Discharge of the Duty
The Crown seems (at para 70) to have had two arguments to support the claim that it had discharged its duty to the Band. The first argument was simply that the Minister had satisfied himself (at para 69) “that the proposed assignee had the capacity to comply with its obligations under the indenture” and that that was all the duty required. The second argument seems to have been that the Minister heard the Band’s concerns with respect to the adequacy of the consideration that it received and had taken that into account (at para 70). The majority rejected both arguments. As to the first argument, the Court concluded that there was nothing in the language of the easement that required the Minister to confine himself to consideration of the capacity of the proposed transferee. The relevant clause was not subject to a reasonableness requirement and accordingly the Minister had a broad discretion (or power) as well as a fiduciary duty which (at para 89) “requires consideration of factors beyond the corporate capacity of the proposed assignee.” What did that mean in the present context? It meant (at para 91) that
… the Minister was required to act as a person of ordinary prudence managing his own affairs, while not defeating the public interest in the pipeline’s continued operation. In the present context, this required the Minister to ensure that consenting to the assignment would impair only minimally Coldwater’s interest in the use and enjoyment of its land. In assessing the extent of the impairment the Minister was obliged to have regard to the current and ongoing impact of the continuation of the terms of the easement on Coldwater’s right to use and enjoy its reserve lands.
In more concrete terms it required the Minister to assess whether the consideration originally payable meant that in the current environment the deal was an improvident bargain—although the Court also mentioned that this might entail (at para 92) “consideration by the Minister of such things as the fact that by operation of clause 1 of the indenture, Coldwater now receives substantial income each year by virtue of levying and collecting tax on Kinder Morgan.” Furthermore, the Minister was obliged to consider other elements of the modernization template which might be included as conditions on any approved assignment. The Minister’s failure to take account of these factors was unreasonable, at least when viewed through the lens of the Minister’s fiduciary obligation.
The Crown’s second argument failed on the facts. The Court simply concluded (at paras 73-85) that the evidence did not support counsel’s claim that the Minister had in fact considered the adequacy of the compensation payable to the Band.
In sum, the majority set aside the Minister’s decision (at para 97) and returned the matter back to the Minister for redetermination in light of these reasons.
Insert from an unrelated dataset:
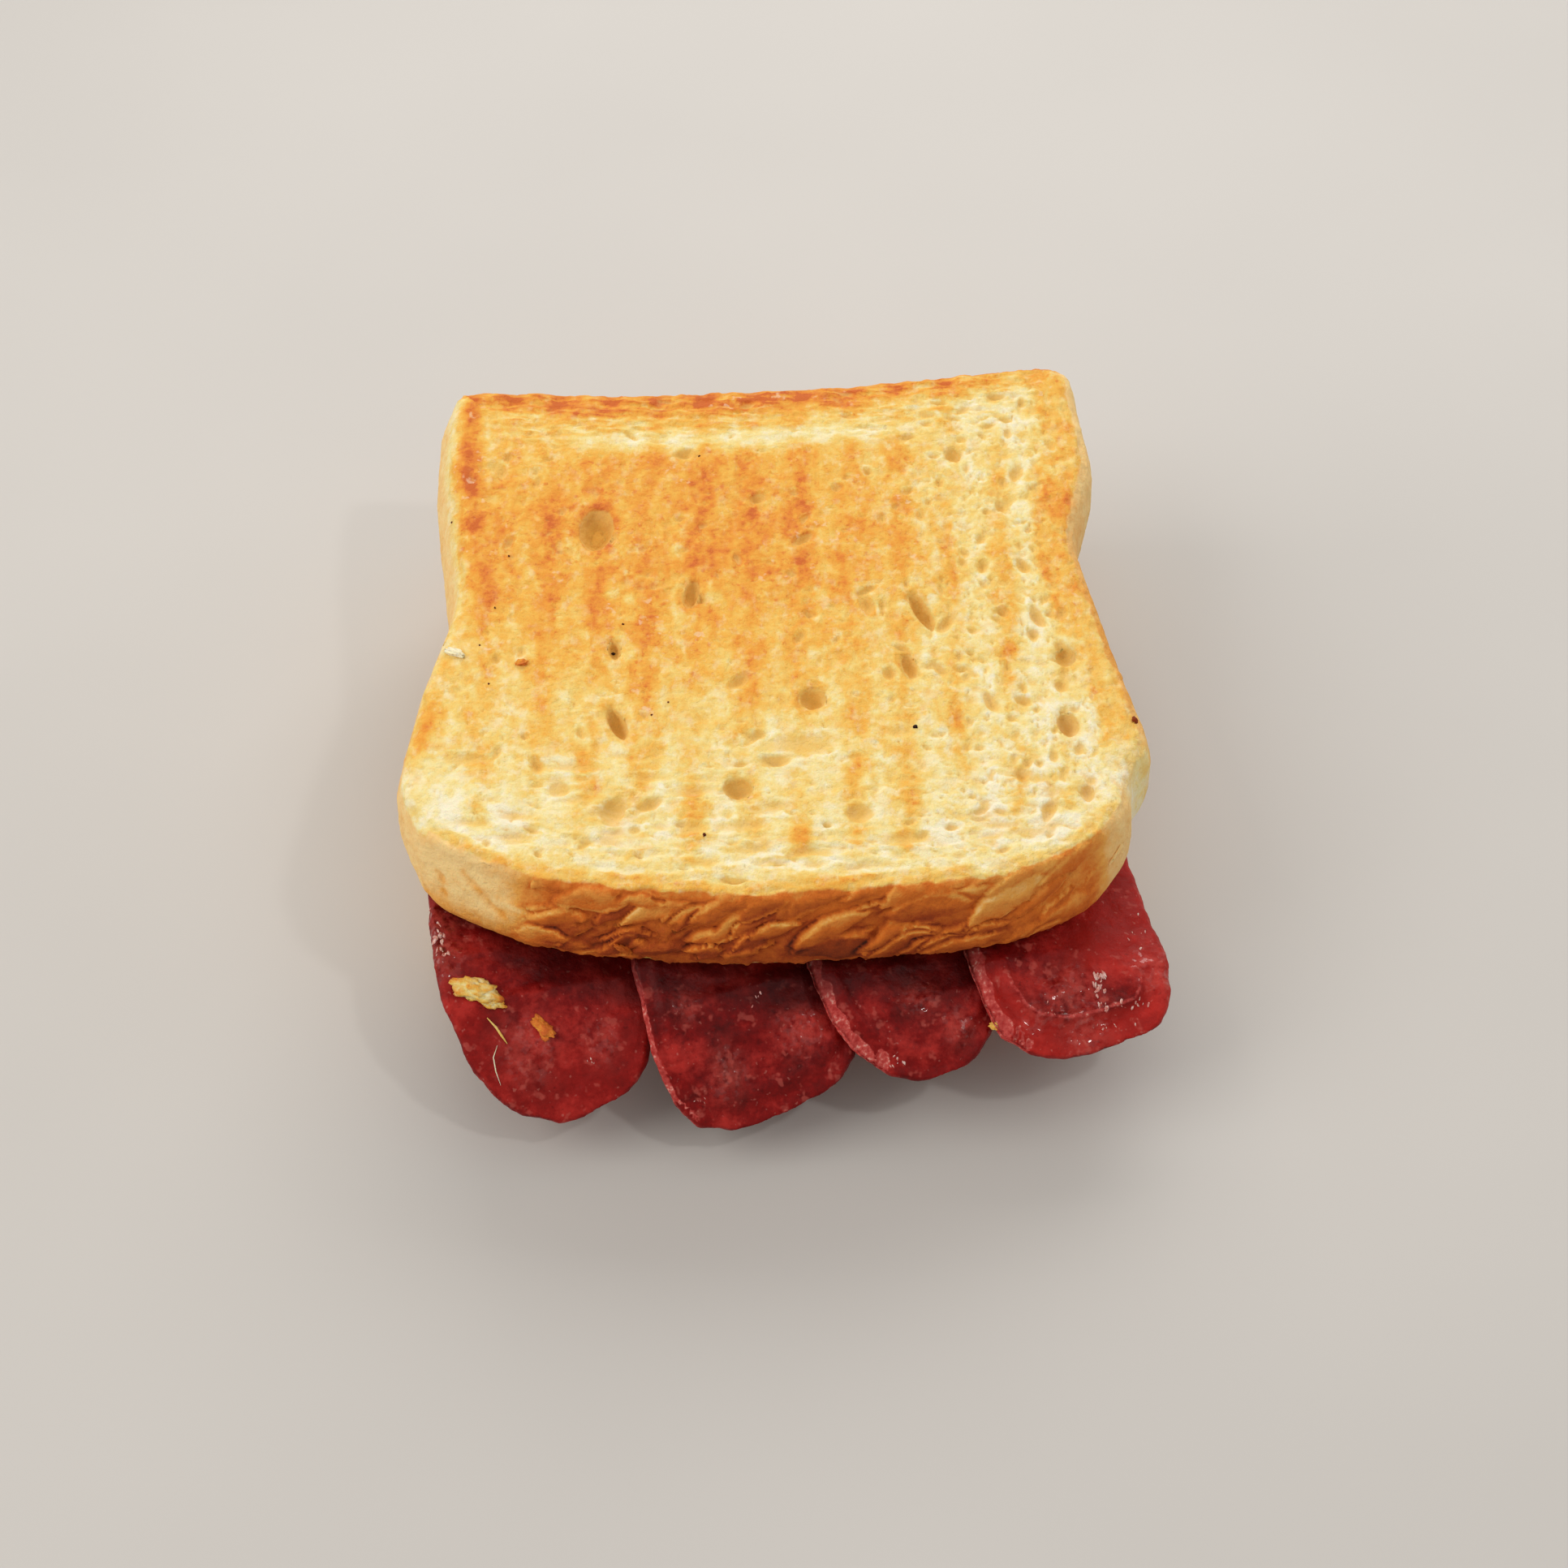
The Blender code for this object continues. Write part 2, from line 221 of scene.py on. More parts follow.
# ---- bottom slice of bread ---------------------------------------------------------------
# A slice of white tin loaf, toasted in a ribbed press: open crumb on its cut faces, pierced by
# pores that lie along the crust, and a thin baked crust round its side that domes at the front.
MM = 0.001
BREAD_GRAIN = 0.44 * MM  # size of the fine faces
BOTTOM_BREAD_FACES = 120000
EDGE_ROUNDING = 1.3 * MM  # of the upper edge, with more at the front, the back and the upper left
FRONT_ROUNDING = 1.7 * MM
BACK_ROUNDING = 1.2 * MM
LEFT_ROUNDING = 2.4 * MM
CRUST_LEFT = -44.0 * MM  # the domed crust is browned and flaky from here
CRUST_RIGHT = 54.0 * MM  # to here
FLAKES_RIGHT = 52.0 * MM  # but it is smooth beyond this
FLAKES = 95
FLAKE_LENGTHS = (3.2 * MM, 8.0 * MM)  # half their length
FLAKE_SHAPE = (0.22, 0.4)  # their height over their length
FLAKE_DEPTH = 1.1 * MM
FLAKE_TILT = math.radians(24.0)
FLAKE_SHADOW_REACH = 1.45  # how far the painted shadow round a flake reaches, where the flake itself reaches 1
HEM_DEPTH = 1.1 * MM  # of the tears along the lower edge of the domed crust
CRUMB_CELLS = ((3.1 * MM, 0.55 * MM), (1.7 * MM, 0.45 * MM))  # spacing and depth of its bubbles
PORE_SHADE_DEPTH = 2.6 * MM  # the painted shade in a pore is at its darkest from this depth on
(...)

Other Important Conclusions from the Majority
The majority was at pains to emphasise several points which deserve attention. First, the Court rejected (at para 64) any claim “that the Minister was obliged to accept [the Band’s] direction that the Minister not consent to the assignment.” Justice Dawson reasoned that such a claim (at para 64) was “inconsistent with the appellants’ acknowledgement in this Court that the Minister was required to have regard to the interests of all affected parties in the continued operation of the pipeline. Thus, the Minister could not impose conditions on the granting of his consent that would be inconsistent with the public interest in the continued operation of the pipeline.” Presumably what Justice Dawson had in mind was that the Minister cannot be required by his fiduciary duty to impose conditions on the assignment that impair the viability of the pipeline.
Second, the majority agreed with the Federal Court that the Minister was not required to take into account the possible (or indeed approved) expansion of the pipeline in making a decision on the assignment. This was particularly so in the case of the Coldwater reserve since Kinder Morgan had indicated (at para 65) that the twinned pipeline would only go through the reserve if the Band consented. Thus, the two questions were severable. Presumably Kinder Morgan was able to make this undertaking because the geography of the line in this location permitted alternative routes. One wonders if the two decisions would be quite so severable if the new line had to be located (because of geographical constraints) within the existing right of way.
Justice Webb’s Dissent
Justice Webb dissented. He agreed that the Minister owed the Band a fiduciary duty but he focussed that duty on (at para 98) “the particular impact that refusing consent or granting consent in this case would have on the right of Coldwater to use and enjoy its lands.” He also emphasised that the National Energy Board and the Governor in Council had already acceded to the transfer of the certificates of public convenience and necessity for the pipeline to Kinder Morgan and that it would be anomalous if Kinder Morgan did not have access to the right of way. Justice Webb’s dissent ignores the question of whether the Crown had a duty to exercise the power afforded by the consent requirement to better the interests of the Band.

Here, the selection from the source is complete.